Я не раз носил искусственные оболочки; их часто выдают освобожденным условно‑досрочно. Дешёво, но очень напоминает жизнь в одиночестве и в доме, пронизанном сквозняками. К тому же цепи, отвечающие за вкусовые ощущения, никогда не удается настроить как надо. Поэтому вся еда неизменно напоминает приправленные острым соусом опилки.
Войдя в раздевалку, я нашел на скамейке тщательно сложенный летний костюм. На стене висело зеркало. Поверх стопки одежды лежали дешевые стальные часы, придерживавшие простой белый конверт с аккуратно выведенным моим именем. Глубоко вздохнув, я подошел к зеркалу.
Это самое трудное. Мне приходилось проделывать такое почти двадцать лет, и все же я до сих пор вздрагиваю, когда в первый раз смотрюсь в зеркало и вижу там совершенно незнакомое лицо. Очень похоже на извлечение образа из глубин аутостерограммы. В первое мгновение кажется, что сквозь зеркало на тебя смотрит какой‑то чужой человек. Затем, фокусируя взгляд, ты быстро оказываешься за этой маской, проникая внутрь, испытывая буквально осязаемый шок. Как будто перерезается невидимая пуповина. Но только при этом вы с незнакомцем не отделяетесь друг от друга, а наоборот, он насильственно проникает в тебя. И вот уже в зеркале твое собственное отражение…
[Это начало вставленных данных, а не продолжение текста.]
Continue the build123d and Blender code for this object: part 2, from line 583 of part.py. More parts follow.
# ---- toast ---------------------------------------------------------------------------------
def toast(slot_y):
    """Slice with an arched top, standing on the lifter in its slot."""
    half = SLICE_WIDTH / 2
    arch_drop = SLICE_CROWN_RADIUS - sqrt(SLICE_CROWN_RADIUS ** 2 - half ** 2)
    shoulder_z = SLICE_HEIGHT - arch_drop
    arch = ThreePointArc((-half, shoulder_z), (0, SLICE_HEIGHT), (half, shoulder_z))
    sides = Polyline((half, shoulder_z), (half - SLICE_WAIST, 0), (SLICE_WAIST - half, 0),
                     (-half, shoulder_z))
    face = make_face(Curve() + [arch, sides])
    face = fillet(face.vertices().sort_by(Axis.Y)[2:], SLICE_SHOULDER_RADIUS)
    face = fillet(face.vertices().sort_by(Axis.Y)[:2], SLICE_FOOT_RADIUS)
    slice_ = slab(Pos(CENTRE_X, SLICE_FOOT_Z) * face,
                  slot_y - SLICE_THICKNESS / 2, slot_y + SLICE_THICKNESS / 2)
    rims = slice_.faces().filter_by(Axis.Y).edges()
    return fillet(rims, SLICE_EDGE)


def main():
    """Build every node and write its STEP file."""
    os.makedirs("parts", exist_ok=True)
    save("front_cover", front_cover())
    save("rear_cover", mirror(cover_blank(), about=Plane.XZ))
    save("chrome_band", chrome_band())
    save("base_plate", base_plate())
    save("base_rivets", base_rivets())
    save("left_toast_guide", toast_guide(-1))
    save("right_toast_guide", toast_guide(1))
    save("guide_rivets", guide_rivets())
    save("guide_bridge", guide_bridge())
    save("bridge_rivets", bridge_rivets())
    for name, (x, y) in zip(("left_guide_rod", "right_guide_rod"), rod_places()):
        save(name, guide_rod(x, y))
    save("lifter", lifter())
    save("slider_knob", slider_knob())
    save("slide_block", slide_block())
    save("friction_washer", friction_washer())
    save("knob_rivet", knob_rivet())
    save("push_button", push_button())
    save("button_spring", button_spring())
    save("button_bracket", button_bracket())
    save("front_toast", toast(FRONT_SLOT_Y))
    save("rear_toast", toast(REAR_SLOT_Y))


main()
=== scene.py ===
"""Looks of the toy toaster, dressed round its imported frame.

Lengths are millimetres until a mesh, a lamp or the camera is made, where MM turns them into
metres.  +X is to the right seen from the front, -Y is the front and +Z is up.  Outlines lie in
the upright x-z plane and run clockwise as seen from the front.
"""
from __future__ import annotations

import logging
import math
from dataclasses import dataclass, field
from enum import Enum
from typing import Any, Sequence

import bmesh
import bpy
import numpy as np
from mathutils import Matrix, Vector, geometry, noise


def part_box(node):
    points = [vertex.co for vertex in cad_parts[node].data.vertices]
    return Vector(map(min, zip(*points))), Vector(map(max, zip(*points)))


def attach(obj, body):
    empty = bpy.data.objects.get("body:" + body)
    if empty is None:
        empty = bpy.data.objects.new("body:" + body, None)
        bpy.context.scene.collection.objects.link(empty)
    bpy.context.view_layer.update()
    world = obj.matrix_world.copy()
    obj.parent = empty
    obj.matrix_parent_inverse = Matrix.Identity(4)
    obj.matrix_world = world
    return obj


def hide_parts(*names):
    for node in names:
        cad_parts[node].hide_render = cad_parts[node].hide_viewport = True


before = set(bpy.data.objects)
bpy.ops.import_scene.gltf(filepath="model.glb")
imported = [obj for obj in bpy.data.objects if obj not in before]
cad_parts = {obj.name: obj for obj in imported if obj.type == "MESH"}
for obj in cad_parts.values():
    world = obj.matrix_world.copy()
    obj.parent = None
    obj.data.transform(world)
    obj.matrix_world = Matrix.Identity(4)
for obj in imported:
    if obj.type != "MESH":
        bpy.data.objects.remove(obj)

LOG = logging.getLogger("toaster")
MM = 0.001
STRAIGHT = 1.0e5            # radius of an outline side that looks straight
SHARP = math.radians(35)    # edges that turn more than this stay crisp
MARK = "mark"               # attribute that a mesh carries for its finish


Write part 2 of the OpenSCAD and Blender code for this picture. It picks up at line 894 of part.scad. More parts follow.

Я стоял перед зеркалом, вытираясь насухо, и привыкал к новому лицу. Тип европейский, что для меня в новинку. Кроме того, у меня сложилось стойкое впечатление, что если в прошлой жизни и возникали пути наименьшего сопротивления, обладатель этого лица по ним не следовал. Несмотря на бледность – результат длительного пребывания в резервуаре, – черты, которые я видел в зеркале, сохранили обветренный, закаленный вид. Повсюду морщины и складки. В густых, чёрных и коротко остриженных волосах кое‑где белела седина. Глаза ярко‑голубые, и над левым красовался едва заметный неровный шрам. Подняв левую руку, я сравнил шрамы, гадая, есть ли между ними какая‑нибудь связь.
В конверте под часами лежал лист бумаги, отпечатанный на принтере. Подпись неразборчива.
Итак, я на Земле. В древнейшем из цивилизованных миров.
Пожав плечами, я пробежал взглядом письмо, затем оделся и убрал его в карман пиджака. Бросив прощальный взгляд в зеркало, я застегнул на запястье часы и отправился к ожидавшим меня полицейским.
Часы показывали пятнадцать минут пятого. По местному времени.
Врач ждала меня за овальным столиком, заполняя какие‑то документы на компьютере. У неё за спиной стоял худой суровый мужчина в чёрном костюме. Больше в комнате никого не было.
Посмотрев вокруг, я обратился к мужчине.
– Вы из полиции?
– Они снаружи. – Он указал на дверь. – Сюда им доступ запрещен. Нужно специальное разрешение. У нас собственная служба безопасности.
– А вы кто?
Мужчина посмотрел на меня с тем же смешанным чувством, что и врач внизу.
– Надзиратель Салливан, начальник Центральной тюрьмы Бей‑Сити. Заведения, которое вы сейчас покидаете.
– Похоже, вы не слишком огорчены тем, что расстаетесь со мной.
Салливан прошил меня взглядом насквозь.
– Вы рецидивист, Ковакс. Я никогда не видел смысла в том, чтобы тратить здоровую плоть и кровь на таких, как вы.
Я пощупал письмо в нагрудном кармане.
– К счастью для меня, мистер Банкрофт с вами не согласен. Он должен был прислать за мной лимузин. Машина уже ждет?
– Я не смотрел.
Где‑то на столе запищал компьютер. Врач закончила вводить данные. Оторвав закрутившийся лист твердого носителя, она расписалась в двух местах и протянула его Салливану. Склонившись над бумагой, надзиратель прищурился, читая. Наконец, черкнув свой автограф, он отдал лист мне.
– Такеси Лев Ковакс, – сказал Салливан, делая ошибку в моей фамилии с тем же мастерством, что и его подчиненный в зале с резервуарами. – Властью, вверенной мне Советом правосудия Объединенных Наций, я освобождаю вас под опеку Лоренса Дж.